What is required:
Report only the number of lines that hold the word "This".

Record excerpts:
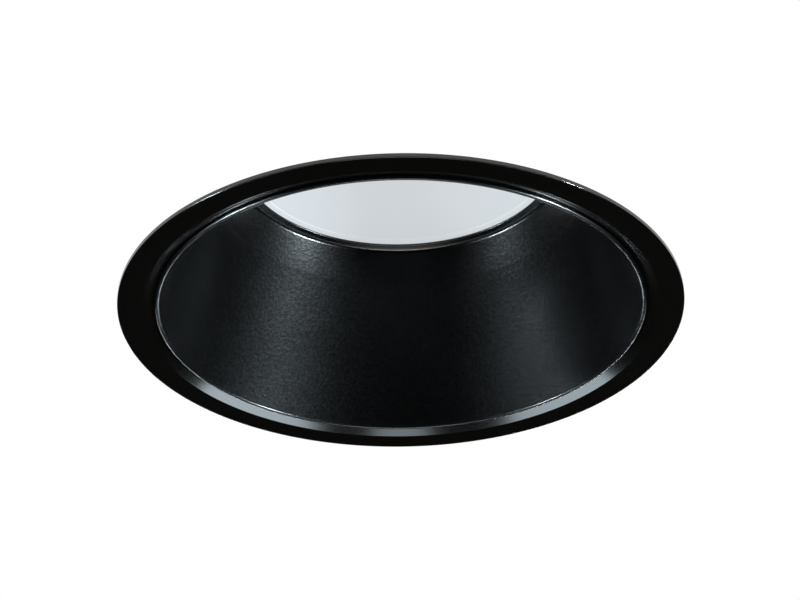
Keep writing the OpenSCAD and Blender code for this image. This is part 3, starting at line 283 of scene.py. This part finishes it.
--
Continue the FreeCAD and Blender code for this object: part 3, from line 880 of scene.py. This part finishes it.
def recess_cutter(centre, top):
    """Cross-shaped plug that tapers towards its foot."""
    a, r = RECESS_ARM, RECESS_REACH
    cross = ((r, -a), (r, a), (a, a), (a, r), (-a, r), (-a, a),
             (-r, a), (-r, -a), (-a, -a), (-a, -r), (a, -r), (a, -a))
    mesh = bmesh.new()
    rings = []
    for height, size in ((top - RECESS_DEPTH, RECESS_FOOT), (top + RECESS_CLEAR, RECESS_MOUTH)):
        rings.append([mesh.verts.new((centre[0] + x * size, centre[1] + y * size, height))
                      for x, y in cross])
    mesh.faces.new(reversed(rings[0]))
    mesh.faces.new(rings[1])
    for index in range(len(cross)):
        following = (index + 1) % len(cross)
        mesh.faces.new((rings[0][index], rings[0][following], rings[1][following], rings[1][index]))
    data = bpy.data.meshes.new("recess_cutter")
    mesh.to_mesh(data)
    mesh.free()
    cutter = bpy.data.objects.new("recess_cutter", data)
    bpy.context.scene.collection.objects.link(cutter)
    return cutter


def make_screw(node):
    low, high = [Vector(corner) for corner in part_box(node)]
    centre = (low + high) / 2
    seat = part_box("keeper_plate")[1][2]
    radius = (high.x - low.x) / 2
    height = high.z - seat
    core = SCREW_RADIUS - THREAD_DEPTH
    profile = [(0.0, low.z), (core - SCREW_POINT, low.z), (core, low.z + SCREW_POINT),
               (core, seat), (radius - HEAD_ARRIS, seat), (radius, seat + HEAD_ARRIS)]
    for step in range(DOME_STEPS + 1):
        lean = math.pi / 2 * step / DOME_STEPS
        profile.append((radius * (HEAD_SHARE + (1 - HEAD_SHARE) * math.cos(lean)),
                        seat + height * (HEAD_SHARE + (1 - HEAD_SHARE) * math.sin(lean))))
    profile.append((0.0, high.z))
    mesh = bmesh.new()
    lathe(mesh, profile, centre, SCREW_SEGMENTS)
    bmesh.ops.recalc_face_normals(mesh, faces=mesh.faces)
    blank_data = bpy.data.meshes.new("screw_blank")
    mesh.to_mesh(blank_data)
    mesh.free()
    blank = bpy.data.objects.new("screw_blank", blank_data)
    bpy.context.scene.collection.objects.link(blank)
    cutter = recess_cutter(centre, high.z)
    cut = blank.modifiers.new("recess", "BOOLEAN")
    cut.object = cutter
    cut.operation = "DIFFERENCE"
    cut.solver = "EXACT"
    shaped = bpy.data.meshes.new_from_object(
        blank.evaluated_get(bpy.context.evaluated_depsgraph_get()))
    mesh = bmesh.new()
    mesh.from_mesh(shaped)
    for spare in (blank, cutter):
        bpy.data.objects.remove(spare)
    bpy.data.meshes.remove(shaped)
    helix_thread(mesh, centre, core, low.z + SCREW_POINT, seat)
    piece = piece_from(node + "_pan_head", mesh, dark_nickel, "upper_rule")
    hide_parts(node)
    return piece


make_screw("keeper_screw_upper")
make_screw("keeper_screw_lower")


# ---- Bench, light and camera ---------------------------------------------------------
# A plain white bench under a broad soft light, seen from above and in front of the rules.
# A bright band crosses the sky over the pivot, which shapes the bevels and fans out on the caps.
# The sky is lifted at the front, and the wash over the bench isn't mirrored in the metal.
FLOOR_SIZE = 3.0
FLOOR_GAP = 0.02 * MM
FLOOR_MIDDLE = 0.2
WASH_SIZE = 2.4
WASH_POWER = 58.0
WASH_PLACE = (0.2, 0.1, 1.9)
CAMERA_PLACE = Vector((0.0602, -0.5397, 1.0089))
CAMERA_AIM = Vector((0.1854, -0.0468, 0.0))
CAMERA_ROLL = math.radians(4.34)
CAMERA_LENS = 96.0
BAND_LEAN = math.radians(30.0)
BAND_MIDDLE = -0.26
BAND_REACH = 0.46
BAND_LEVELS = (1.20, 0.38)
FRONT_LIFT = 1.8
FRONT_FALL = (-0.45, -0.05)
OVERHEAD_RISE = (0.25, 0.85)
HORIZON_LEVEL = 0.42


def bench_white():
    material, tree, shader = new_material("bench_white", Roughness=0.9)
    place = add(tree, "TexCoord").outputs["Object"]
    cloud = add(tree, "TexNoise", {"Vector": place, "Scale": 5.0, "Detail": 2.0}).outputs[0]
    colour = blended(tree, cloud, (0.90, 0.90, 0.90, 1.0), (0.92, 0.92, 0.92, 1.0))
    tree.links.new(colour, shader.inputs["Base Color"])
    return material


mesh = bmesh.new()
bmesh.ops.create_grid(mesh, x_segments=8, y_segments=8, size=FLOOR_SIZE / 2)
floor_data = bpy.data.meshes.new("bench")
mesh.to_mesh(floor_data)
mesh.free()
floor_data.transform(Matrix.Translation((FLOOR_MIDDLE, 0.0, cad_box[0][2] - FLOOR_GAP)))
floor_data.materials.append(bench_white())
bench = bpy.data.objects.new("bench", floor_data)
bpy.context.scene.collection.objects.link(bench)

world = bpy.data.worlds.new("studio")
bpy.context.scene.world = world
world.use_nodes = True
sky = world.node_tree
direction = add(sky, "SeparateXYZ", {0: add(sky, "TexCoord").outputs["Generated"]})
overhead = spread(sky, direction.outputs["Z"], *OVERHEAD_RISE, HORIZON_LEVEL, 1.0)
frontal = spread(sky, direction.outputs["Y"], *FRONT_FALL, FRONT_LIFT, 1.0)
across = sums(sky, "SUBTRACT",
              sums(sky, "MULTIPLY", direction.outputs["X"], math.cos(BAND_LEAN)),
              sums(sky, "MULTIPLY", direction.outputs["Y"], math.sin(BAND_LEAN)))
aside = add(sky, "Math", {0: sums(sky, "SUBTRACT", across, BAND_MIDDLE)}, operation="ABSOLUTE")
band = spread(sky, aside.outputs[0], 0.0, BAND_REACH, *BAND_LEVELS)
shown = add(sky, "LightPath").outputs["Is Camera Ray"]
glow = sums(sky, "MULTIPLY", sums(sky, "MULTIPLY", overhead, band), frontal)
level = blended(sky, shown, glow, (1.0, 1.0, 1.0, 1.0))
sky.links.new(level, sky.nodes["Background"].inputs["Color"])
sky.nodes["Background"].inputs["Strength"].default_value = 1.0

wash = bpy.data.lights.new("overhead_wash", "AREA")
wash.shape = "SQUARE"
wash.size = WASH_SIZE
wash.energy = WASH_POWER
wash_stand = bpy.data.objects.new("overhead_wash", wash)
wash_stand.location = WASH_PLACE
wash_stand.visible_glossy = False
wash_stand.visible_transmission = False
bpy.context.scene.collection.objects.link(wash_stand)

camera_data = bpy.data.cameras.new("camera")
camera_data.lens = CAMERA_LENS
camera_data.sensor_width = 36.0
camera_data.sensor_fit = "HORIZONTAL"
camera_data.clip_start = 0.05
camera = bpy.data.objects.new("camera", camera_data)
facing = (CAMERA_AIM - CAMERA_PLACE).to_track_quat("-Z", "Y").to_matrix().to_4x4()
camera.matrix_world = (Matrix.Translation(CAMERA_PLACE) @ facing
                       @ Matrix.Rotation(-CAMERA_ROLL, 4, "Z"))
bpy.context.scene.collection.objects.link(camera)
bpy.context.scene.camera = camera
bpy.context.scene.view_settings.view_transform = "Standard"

The completed task:
2